We had to look around the Cathedral separately as dogs are not allowed inside but I was bewildered by this building as was my husband and I found the paintings, the architecture and the ceilings totally magnificent and I don't think I have seen a cathedral as beautiful as this anywhere.

There were hordes of tourists around despite it being November and not a busy time of year - so goodness knows what it must be like in the height of the summer - I dread to think? We noticed there were coach loads of Americans and Japenese visitors buzzing around with their cameras etc!

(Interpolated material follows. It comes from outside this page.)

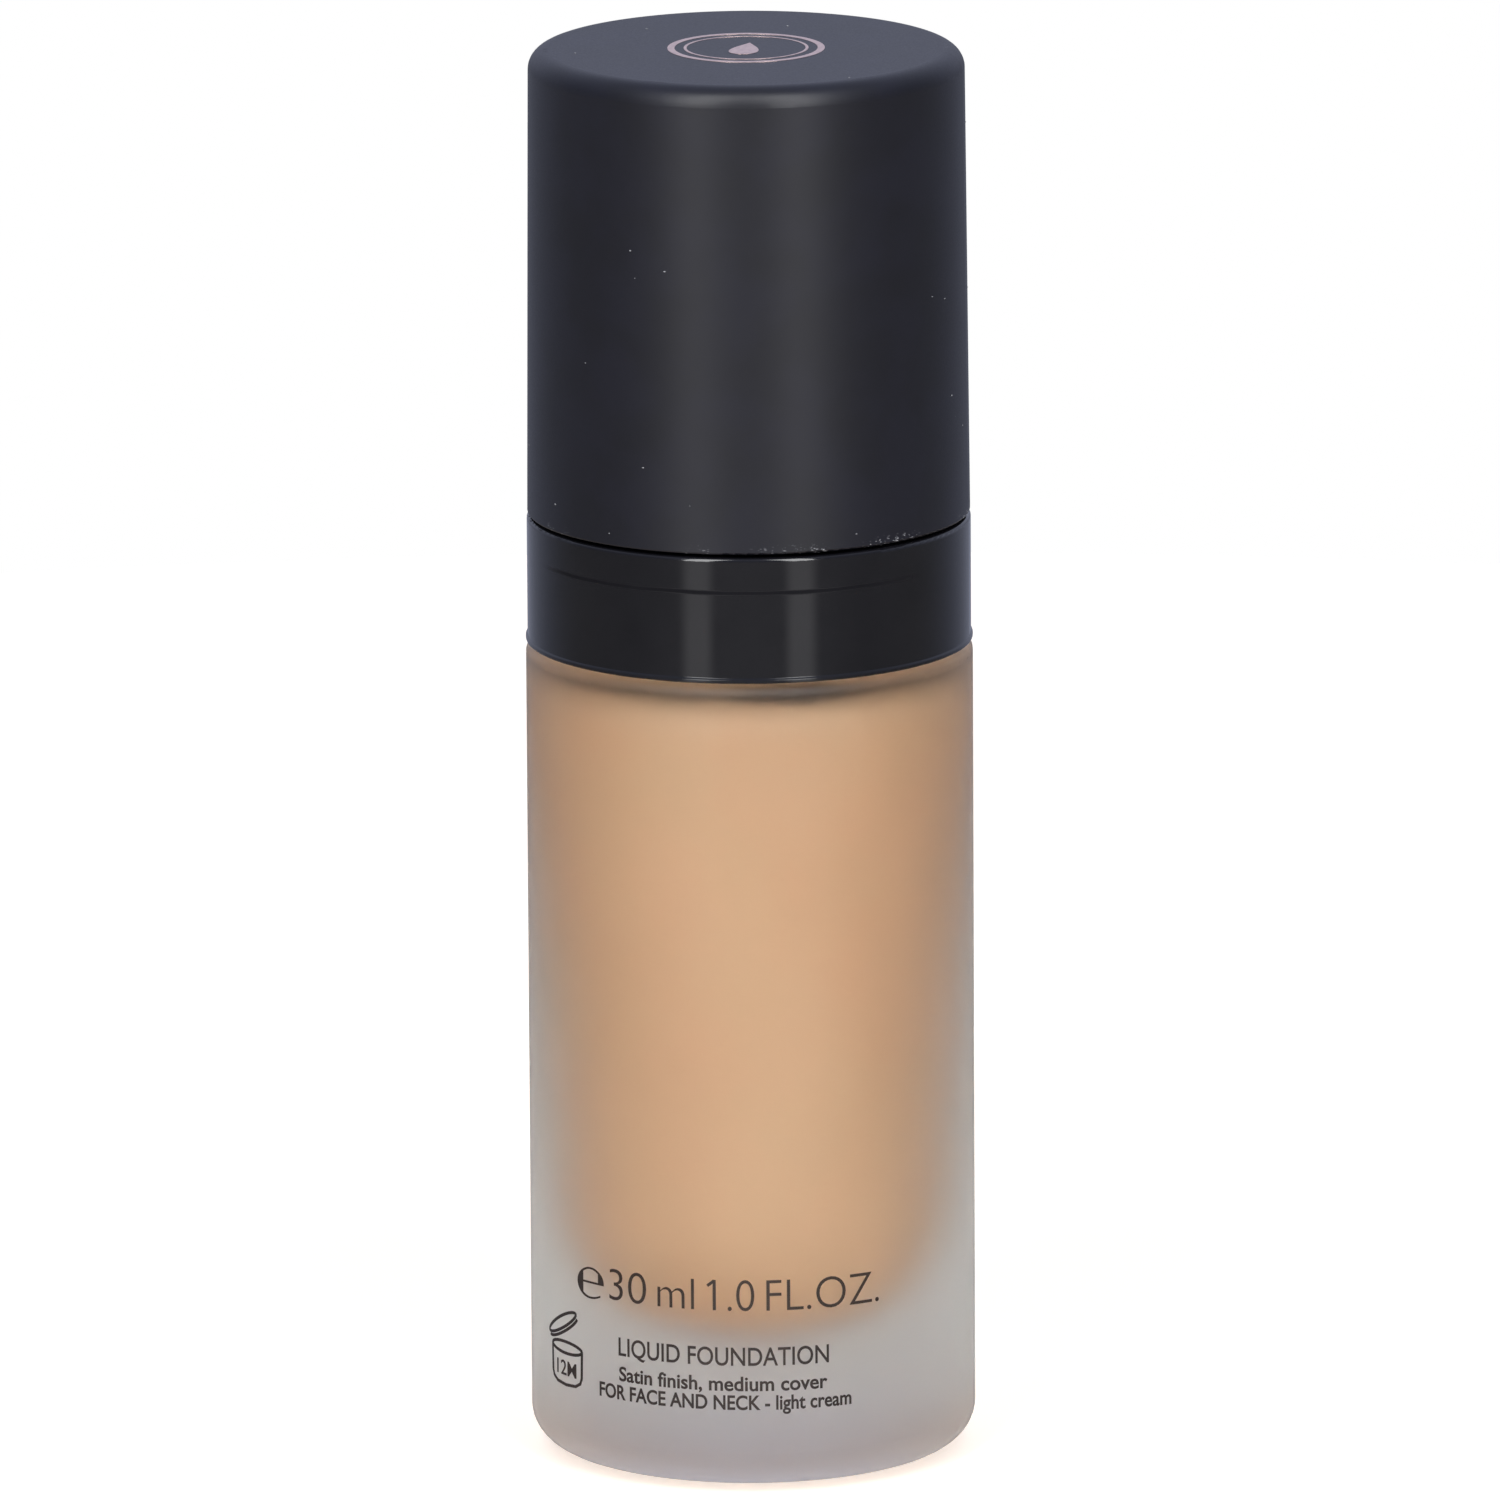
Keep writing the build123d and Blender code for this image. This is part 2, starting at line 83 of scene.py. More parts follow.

To sum our day up - it was awesome and we were definitely pleasantly and wonderfully suprised by the city of Pisa and it just goes to prove that you really cannot go by other people's opinions can you? What some folk find boring and uninteresting another person may find exhilarating and vice versa and therefore I am so glad we didn't allow other people's opinions and judgements to put us off resulting is us giving the City of Pisa a miss altogether as that would have meant we had missed out on a very interesting and fascinating part of Italian history!

Sue

PS By the way the weather has been very kind to us so far too - hot during the day but once the sun goes in .............. bbbrrrrr it don't half have a nip in the air!


----------



## geraldandannie (Jun 4, 2006)

Hi Sue

Fascinating account!

Many thanks for your continuing reports from Italy - I for one feel like I'm making the journey with you, and can't wait until we can do the same!

Gerald


----------



## eddied (May 9, 2005)

*The leaning tower of Pisa*

 Buon giorno Sonesta,
so pleased to hear that you saw the tower for yourselves, and were able to appreciate the wonder of it. Although for both business and pleasure have visted Pisa countless times, am never failed to be moved by it. As you may know, the tower had been closed for many years whilst it was consolidated, so in September this year, many years older, and with some mobilty problems, made the ascent once more. Like your husband, a wonderful sense of achievment.
But have you visited the Baptistry, and listended to the echo and sound effects? If you are still around Pisa you must do this.
saluti,
eddied


----------



## sallytrafic (Jan 17, 2006)

I guess Sue as long as you are moved by it and not vice versa all is well


----------



## Sonesta (May 10, 2005)

sallytrafic said:


> I guess Sue as long as you are moved by it and not vice versa all is well


Hee hee Sally, good point! Good job I didn't climb it I think! 

Sue


----------



## Invicta (Feb 9, 2006)

I too was thrilled to see it and am so glad that I was able to climb it back in the mid 80s. That was before a young 'road rager' knocked me off the road and did untold damage to my mobility.


----------



## bigfoot (May 16, 2005)

If you travel over to Germany you can see its rival. This is now considered by Guiness to be a more severe lean.
http://www.metro.co.uk/news/article.html?in_article_id=74437&in_page_id=34

Happy trails!


----------



## peejay (May 10, 2005)

Just to balance out the replies and apologies in advance for being a miserable git but we found the whole 'Pisa' experience a bit of a let down.
Its one of those places that you have to visit to say you've been I suppose but the hoards of touts selling umbrellas and sunglasses etc etc spoilt it for us. They should be banned from the square and ordered to peddle their wares outside the walled area, then it would much better.
The one thing that did make us laugh was all the tourists taking photo's pretending to 'hold up' the tower, of course we woundn't do such a naff thing :roll: 


pete


----------



## aultymer (Jun 20, 2006)

Sonesta, I know exactly how you felt. We had to spend 24 hours in Pisa waiting to be picked up en route to Chiantishire and of course just had to see this tower. 
WOW we walked round a corner and there was this building I had heard about since primary school but never gave any thought to the possibility of standing beside it and it was just breathtaking. Not just the Tower but the whole square with the Babtistry and Duomo was fantastic - the row of stalls selling souvenirs lent a bit more colour to the whole scene and if you didn't go near them you weren't pestered to buy. 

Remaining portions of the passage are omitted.